While it's impossible to be completely sure that IRS won't at some point seek to assess tax, retaining tax  returns  indefinitely and important records for six years after the return  is filed should, as a practical matter, be adequate. Records relating to property may have to be kept longer. The tax  consequences of a transaction that occurs this year, such as a sale of property, may depend on events that happened years ago. The period for which you should retain records must be measured from the year in which the tax  consequences actually occur.


For example, suppose you bought your home in 2006 for $200,000, made $20,000 of capital improvements in 2013, and sell it this year. To determine the tax  consequences of the sale, you must know your basis in the home — your original cost plus later capital improvements. If your return  for the year of sale is audited, you may have to produce records relating to the purchase in 2006 and the capital improvement in 2013 to prove what your basis is. Therefore, those records should be kept  until at least six years after you file your return  for the year of sale.

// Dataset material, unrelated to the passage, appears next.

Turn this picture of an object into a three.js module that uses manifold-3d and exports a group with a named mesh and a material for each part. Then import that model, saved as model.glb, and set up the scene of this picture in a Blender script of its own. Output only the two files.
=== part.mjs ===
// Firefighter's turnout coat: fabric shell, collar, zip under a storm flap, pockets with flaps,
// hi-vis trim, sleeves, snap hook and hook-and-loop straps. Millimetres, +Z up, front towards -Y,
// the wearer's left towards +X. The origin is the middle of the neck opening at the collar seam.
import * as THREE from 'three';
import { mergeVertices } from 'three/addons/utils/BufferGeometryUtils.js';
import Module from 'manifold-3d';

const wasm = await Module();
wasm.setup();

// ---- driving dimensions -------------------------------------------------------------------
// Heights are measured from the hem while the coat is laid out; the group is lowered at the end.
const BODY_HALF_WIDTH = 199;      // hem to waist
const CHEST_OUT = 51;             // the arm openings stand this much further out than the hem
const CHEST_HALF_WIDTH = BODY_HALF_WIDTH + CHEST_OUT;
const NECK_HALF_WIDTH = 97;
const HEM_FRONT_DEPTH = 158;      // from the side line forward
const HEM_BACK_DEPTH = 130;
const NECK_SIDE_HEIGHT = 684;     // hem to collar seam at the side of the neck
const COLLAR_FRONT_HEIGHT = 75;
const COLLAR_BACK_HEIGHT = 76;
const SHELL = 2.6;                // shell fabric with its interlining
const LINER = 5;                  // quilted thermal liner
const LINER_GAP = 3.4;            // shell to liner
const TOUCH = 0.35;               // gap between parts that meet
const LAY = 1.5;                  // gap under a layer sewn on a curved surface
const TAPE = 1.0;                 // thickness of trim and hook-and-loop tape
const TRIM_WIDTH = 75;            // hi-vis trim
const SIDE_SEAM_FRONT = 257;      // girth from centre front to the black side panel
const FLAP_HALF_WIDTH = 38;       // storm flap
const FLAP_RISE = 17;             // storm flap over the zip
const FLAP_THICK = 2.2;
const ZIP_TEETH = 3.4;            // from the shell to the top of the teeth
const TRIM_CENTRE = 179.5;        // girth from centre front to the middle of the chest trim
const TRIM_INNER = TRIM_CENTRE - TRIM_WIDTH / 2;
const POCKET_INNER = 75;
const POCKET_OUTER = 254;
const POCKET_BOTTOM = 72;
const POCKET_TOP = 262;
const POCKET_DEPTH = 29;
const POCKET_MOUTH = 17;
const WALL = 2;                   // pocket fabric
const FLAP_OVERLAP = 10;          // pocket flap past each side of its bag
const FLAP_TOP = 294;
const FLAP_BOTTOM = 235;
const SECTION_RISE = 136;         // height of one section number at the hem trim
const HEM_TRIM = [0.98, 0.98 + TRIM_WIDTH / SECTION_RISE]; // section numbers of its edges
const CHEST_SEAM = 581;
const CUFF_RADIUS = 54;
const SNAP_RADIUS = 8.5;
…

You should retain all records relating to home purchases and improvements even if you expect your gain to be covered by the home-sale exclusion, which can be as much as $500,000 for joint return  filers. You will still need to prove the amount of your basis should IRS ask about it. In addition, there's no telling how much the home will be worth when it's sold, and there's no guarantee that the home-sale exclusion will still be available when the future sale takes place.

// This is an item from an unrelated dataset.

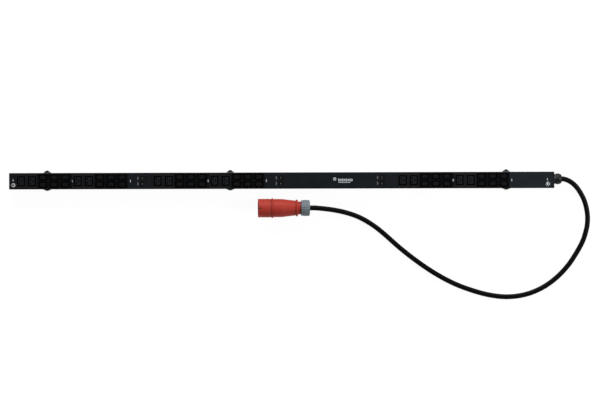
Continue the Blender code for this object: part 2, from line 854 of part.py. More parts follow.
def make_plug():
    placed = plug_frame()
    plug = frame_empty("plug_axis", placed.to_translation(), placed.to_euler())
    make_shroud(plug)
    make_pin_carrier(plug)
    rear_shell = [
        (0.0200, 0.0800),
        (0.0200, 0.0645),
        (0.0215, 0.0643),
        (0.0215, 0.0537),
        (0.0265, 0.0535),
        (0.0283, 0.0515),
        (0.0283, 0.0488),
        (0.0254, 0.0458),
        (0.0253, 0.0410),
        (0.0264, 0.0310),
        (0.0285, 0.0140),
        (0.0301, -0.0020),
        (0.0304, -0.0290),
        (0.0288, -0.0290),
        (0.0286, -0.0020),
        (0.0260, 0.0140),
        (0.0225, 0.0380),
        (0.0170, 0.0500),
        (0.0170, 0.0800),
    ]
    plug_piece("plug_rear_shell", rear_shell, 24, RED_PLASTIC, plug, True)
    nut = [
        (0.0, PLUG_TAIL_X),
        (0.0235, PLUG_TAIL_X),
        (NUT_RADIUS, NUT_HEEL_X),
        (NUT_RADIUS, 0.0730),
        (0.0262, 0.0715),
        (0.0262, 0.0648),
        (0.0204, 0.0648),
        (0.0204, 0.0830),
        (0.0, 0.0830),
    ]
    plug_piece("plug_gland_nut", nut, 24, GREY_PLASTIC, plug)


clear_scene()
PARTS = new_collection("rack_power_strip")
CUTTERS = new_collection("cutters")
WORKSHOP = new_collection("workshop")


def main():
    strip = frame_empty("strip_axis", (0, STRIP_Y, 0))
    make_chassis(strip)
    make_end_cap(strip, "end_cap_left", -1, False)
    make_end_cap(strip, "end_cap_right", 1, True)
    make_covers(strip)
    make_outlets(strip)
    make_breakers(strip)
    make_busbar_rail(strip)
    make_terminal_block(strip)
    make_saddles(strip)
    make_ground_screws(strip)
    make_gland(strip)
    make_cord()
    make_plug()
    for group in (CUTTERS, WORKSHOP):
        if not group.objects:
            bpy.data.collections.remove(group)


main()
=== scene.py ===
"""Looks of the rack power strip: detailed pieces, finishes, floor, light and camera."""

import math

import bmesh
import bpy
from mathutils import Matrix, Vector


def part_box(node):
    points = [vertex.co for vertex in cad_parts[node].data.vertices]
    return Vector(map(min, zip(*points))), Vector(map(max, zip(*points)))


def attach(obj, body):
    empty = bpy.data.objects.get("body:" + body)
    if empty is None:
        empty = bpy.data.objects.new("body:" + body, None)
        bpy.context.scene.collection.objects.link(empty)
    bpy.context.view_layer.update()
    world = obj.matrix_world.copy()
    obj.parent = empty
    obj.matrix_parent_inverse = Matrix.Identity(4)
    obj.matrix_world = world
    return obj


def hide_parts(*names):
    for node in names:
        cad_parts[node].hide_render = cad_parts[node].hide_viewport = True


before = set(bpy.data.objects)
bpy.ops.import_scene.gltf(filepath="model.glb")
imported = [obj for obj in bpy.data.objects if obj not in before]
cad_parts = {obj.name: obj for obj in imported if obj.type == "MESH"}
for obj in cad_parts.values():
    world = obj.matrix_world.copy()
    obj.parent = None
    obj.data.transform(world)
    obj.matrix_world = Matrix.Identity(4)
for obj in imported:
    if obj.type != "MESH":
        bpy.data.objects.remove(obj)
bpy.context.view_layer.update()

MM = 0.001

# The strip: its middle line, its outlet face, and the height of its buttons and gland.
STRIP_Y = -0.0015
FACE_Z = 0.0500
MID_Z = 0.0251
GLAND_ACROSS = 3.3 * MM

ALONG_X = Matrix.Rotation(math.radians(90), 4, "Y")
ALONG_PLUS_Y = Matrix.Rotation(math.radians(-90), 4, "X")
ALONG_MINUS_Y = Matrix.Rotation(math.radians(90), 4, "X")
# Stands a flat outline up as a cross-section: its x across the strip, its y up.
CROSS_SECTION = Matrix(((0, 0, 1, 0), (1, 0, 0, 0), (0, 1, 0, 0), (0, 0, 0, 1)))
SAME = Matrix.Identity(4)

# Plug, as the CAD has it: +X from the mouth of the shroud to the cord. It lies on its
# flange and on its nut, which is the thinner of the two.
PLUG_Y = -0.0934
FLANGE_RADIUS = 0.0337
FLANGE_X = -0.0320
NUT_RADIUS = 0.0269
NUT_X = 0.0905
PLUG_TILT = math.atan((FLANGE_RADIUS - NUT_RADIUS) / (NUT_X - FLANGE_X))
PLUG_CLEARANCE = 0.0002

# Cord.
CORD_DIAMETER = 0.0170
CORD_REST_Z = 0.0087
CORD_STEP = 0.008
CORD_EXIT = (0.9363, STRIP_Y + GLAND_ACROSS, MID_Z)
CORD_INSIDE_PLUG = (0.1115, 0.0938, 0.0680, 0.0420)


# Camera.

VIEW_WIDTH = 2.0028
VIEW_CENTRE = Vector((0.06109, -0.06616))
VIEW_HEIGHT = 0.049
VIEW_TURN = 0.0027
VIEW_TILT = math.radians(-1.0)
LENS = 250.0
SENSOR = 36.0
FARTHEST = 40.0


def linked(name, data):
    """A new object in the scene."""
    made = bpy.data.objects.new(name, data)
    bpy.context.scene.collection.objects.link(made)
    return made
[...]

When new property takes the basis of old property, records relating to the old property should be kept until six years after the sale of the new property is reported. For example, suppose you bought a car for business use in 2014 and you traded it in on a new car for business use in 2017. If you sell that car, your basis in the car will determine whether you have a tax gain or a tax loss on the sale, and your basis in the car is determined, at least in part, by your basis in the car you traded in for it in 2017. Accordingly, records relating to your old car should be kept until six years after the year of sale.

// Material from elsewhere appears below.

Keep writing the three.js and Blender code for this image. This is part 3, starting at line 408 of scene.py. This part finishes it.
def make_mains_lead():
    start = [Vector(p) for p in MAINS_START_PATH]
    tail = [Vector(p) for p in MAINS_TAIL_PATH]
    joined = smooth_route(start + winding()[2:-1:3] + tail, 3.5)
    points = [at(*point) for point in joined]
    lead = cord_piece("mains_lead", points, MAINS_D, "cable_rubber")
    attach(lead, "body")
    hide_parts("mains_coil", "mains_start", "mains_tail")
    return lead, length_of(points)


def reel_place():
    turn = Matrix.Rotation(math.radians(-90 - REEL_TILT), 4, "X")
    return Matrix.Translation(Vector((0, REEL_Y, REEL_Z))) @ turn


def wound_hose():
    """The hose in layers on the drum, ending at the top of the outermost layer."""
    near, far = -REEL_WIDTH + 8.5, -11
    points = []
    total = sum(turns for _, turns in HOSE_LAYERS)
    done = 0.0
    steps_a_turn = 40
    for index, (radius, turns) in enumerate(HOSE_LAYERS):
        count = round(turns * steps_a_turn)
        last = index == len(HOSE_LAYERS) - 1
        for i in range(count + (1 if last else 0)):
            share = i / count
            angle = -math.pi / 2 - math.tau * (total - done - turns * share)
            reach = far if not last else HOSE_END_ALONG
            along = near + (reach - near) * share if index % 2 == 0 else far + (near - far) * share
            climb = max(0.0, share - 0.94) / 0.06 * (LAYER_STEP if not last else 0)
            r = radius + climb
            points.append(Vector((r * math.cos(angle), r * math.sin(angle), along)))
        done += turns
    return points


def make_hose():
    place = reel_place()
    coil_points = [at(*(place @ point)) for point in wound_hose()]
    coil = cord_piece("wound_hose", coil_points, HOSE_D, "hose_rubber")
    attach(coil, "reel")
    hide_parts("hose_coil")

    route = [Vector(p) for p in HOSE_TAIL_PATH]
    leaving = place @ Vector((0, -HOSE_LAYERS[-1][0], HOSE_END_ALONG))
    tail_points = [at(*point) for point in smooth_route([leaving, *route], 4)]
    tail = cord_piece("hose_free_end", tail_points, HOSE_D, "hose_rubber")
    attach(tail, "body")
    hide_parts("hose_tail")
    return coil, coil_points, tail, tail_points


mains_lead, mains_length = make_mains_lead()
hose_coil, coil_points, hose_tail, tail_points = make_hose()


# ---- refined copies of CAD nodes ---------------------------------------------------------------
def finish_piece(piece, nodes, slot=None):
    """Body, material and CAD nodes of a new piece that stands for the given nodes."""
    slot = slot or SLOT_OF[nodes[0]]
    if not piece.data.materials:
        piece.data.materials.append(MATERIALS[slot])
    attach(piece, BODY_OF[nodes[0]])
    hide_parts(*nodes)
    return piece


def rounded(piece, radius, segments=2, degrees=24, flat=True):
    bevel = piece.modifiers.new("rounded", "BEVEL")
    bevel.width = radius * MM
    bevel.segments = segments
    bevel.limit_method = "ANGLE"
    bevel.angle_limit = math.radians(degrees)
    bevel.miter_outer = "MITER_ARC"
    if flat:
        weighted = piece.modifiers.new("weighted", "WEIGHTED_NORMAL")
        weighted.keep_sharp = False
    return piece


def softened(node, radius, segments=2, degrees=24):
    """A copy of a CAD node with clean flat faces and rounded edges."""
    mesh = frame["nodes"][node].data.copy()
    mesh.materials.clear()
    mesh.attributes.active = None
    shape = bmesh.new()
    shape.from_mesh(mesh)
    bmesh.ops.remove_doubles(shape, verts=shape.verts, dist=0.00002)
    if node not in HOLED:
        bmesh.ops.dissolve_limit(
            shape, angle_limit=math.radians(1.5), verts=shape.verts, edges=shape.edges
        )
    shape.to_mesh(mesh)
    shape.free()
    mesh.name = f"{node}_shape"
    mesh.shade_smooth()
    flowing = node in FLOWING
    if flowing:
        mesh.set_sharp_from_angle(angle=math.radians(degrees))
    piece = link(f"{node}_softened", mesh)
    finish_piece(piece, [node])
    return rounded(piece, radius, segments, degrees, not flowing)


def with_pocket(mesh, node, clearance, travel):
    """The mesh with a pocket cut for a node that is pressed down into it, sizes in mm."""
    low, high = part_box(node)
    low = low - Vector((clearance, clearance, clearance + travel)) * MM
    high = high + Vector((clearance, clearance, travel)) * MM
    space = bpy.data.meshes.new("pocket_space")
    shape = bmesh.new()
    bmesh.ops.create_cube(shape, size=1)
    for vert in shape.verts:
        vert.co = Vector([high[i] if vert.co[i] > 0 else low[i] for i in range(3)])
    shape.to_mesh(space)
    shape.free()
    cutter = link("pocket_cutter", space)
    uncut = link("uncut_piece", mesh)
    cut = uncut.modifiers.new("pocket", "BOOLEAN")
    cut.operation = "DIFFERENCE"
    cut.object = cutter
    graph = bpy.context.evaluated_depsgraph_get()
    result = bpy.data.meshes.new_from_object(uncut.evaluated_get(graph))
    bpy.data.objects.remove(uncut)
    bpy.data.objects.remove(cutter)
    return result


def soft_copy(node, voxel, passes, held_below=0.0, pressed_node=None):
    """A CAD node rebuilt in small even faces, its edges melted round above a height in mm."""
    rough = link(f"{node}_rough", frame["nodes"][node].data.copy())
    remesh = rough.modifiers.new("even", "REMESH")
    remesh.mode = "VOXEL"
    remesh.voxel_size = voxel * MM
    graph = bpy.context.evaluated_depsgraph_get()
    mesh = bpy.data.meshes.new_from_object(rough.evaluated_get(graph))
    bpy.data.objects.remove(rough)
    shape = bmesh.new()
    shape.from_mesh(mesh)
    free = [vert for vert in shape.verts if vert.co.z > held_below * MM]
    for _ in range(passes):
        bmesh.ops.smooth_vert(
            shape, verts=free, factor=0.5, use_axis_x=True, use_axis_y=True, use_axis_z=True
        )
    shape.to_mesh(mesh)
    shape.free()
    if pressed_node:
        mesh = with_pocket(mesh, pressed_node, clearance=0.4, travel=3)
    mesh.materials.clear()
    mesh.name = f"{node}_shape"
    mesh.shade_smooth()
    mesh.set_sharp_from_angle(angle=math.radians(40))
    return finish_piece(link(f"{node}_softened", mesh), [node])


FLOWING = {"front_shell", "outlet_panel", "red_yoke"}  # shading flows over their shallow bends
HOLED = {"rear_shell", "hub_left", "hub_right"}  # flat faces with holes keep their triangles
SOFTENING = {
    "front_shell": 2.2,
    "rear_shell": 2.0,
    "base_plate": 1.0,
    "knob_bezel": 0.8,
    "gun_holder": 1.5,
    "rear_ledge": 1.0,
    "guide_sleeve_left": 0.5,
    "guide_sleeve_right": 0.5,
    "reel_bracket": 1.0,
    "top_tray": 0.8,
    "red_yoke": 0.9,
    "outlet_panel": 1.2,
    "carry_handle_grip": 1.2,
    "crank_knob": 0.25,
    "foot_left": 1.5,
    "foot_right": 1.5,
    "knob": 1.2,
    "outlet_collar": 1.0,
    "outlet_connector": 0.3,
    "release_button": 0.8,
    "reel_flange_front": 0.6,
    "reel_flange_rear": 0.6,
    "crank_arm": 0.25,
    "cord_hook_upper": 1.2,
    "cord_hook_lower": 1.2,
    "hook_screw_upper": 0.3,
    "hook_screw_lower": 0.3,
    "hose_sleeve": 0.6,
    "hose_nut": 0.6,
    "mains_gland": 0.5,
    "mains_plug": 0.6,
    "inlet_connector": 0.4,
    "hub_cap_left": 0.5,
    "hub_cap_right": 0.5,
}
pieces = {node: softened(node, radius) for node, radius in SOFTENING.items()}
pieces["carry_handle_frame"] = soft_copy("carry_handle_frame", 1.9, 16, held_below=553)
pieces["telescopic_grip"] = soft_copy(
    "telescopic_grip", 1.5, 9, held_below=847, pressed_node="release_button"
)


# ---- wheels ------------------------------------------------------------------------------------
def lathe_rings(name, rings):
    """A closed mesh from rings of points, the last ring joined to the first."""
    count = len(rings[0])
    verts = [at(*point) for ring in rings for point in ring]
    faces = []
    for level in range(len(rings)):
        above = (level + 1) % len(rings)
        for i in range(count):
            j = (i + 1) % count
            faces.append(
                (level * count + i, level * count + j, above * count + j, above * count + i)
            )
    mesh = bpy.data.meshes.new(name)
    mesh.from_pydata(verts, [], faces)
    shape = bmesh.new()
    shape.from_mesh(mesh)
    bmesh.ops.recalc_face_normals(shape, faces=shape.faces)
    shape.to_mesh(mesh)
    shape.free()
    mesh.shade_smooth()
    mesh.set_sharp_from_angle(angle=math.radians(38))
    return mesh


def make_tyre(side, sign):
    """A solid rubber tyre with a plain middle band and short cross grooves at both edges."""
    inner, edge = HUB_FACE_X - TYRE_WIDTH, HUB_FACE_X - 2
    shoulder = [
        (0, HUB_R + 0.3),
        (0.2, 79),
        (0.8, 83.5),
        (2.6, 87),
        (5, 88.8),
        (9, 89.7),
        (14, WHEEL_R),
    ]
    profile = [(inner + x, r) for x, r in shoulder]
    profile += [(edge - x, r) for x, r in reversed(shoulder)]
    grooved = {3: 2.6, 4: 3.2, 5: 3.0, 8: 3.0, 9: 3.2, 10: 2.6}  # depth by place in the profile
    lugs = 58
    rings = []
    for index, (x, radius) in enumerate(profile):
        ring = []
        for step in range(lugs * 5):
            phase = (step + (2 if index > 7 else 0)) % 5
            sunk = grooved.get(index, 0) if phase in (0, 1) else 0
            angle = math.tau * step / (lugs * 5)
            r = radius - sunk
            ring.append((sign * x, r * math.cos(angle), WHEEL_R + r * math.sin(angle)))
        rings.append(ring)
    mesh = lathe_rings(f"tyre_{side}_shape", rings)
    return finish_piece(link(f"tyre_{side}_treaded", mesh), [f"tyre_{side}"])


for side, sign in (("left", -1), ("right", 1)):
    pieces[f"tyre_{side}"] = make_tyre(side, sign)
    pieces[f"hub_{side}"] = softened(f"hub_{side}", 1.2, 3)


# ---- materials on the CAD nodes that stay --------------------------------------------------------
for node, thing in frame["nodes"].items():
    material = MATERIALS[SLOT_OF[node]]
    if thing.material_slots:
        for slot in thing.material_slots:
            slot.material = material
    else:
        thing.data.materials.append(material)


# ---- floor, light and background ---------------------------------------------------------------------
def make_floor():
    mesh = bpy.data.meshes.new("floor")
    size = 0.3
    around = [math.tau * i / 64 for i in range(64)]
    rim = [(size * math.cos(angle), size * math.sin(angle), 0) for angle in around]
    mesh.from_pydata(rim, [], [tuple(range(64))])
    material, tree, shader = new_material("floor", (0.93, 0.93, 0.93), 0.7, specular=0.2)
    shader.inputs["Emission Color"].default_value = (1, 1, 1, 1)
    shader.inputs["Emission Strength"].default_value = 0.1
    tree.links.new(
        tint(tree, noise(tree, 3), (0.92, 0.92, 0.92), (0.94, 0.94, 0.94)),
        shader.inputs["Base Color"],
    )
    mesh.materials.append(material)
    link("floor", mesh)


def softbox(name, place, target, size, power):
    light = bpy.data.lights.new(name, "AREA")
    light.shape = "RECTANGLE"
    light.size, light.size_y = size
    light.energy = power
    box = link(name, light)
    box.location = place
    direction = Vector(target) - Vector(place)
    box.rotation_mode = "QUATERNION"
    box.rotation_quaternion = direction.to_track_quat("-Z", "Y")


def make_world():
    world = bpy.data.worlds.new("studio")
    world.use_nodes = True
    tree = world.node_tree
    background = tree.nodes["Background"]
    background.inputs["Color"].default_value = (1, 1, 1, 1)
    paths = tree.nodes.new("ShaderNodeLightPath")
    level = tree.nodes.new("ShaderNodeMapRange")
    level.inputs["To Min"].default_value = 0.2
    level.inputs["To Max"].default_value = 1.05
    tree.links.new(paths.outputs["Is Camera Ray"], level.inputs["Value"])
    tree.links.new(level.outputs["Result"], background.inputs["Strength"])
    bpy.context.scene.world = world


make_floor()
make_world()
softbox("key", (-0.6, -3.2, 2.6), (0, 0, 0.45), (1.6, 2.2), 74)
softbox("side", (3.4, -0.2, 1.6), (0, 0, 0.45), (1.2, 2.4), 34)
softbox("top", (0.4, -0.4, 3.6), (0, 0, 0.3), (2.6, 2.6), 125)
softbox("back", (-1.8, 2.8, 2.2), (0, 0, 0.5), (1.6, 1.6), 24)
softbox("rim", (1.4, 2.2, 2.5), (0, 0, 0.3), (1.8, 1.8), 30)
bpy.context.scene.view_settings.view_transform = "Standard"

Similar considerations apply to other property that is likely to be bought and sold—for example, stock in a business corporation or in a mutual fund, bonds (or other debt securities), etc. In particular, remember that if you reinvest dividends to buy additional shares of stock, each reinvestment is a separate stock purchase. The records of each reinvestment should be kept  for at least six years after the return  is filed for the year in which the stock is sold.


Because the calculation of the casualty and theft loss deduction is determined in part by your basis in the damaged or stolen property, you'll need to have records to support that basis, until six years after you file the return claiming the loss deduction.


In case of separation or divorce, there are additional considerations.  If separation or divorce becomes a possibility, be sure you have access to any tax  records affecting you that are kept  by your spouse. Or better still, make copies  of the tax  records, since relations may become strained and access to the records may be difficult. Copies  of all joint returns  filed and supporting records are important, since both spouses are liable for tax  on a joint return, and a deficiency may be asserted against either spouse.  Your records should include a copy  of the divorce decree or agreement of separate maintenance, which may be needed to substantiate alimony payments (which, for pre-2019 divorces, are deductible by the payor spouse and included in the payee's income) and distinguish them from child support or a property settlement. Your records should also include agreements or decrees over custody of children and any agreements about who is entitled to claim them as dependents.  Retain records of the cost of all jointly-owned property. Also, get records as to the cost or other basis of all property your spouse or former spouse transferred to you during your marriage or as a result of the divorce, because your basis in that property is the same as your spouse's or former spouse's basis in it was.


You may keep  your records in electronic form instead of or in addition to keeping  paper copies. The periods for which the records should be kept  are the same as for paper records. If your tax  records are stored on your computer's hard drive, you should back it up to an external storage device or on paper.


To safeguard your records against loss from theft, fire, or other disaster, you should consider keeping your most important records in a safe deposit box or other safe place outside your home. In addition, consider keeping copies of the most important records in a single, easily accessible location so that you can grab them if you have to leave your home in an emergency.  If, in spite of your precautions, records are lost or destroyed, it may be possible to reconstruct some of them. For example, a paid tax  return  preparer is required by law to retain, for a period of three years, copies of tax  returns  or a list of taxpayers for whom returns  were prepared. Most preparers comply with this rule by retaining copies  (sometimes for a longer  period than the legally required three years) and can furnish a copy  if yours is not available.


With copies of your tax returns stored indefinitely at your residence, you may have to get rid of a few other things taking up your valuable storage space.  Maybe you'll sleep better at night, however, knowing that all of those tax returns are tucked away safely in their storage space.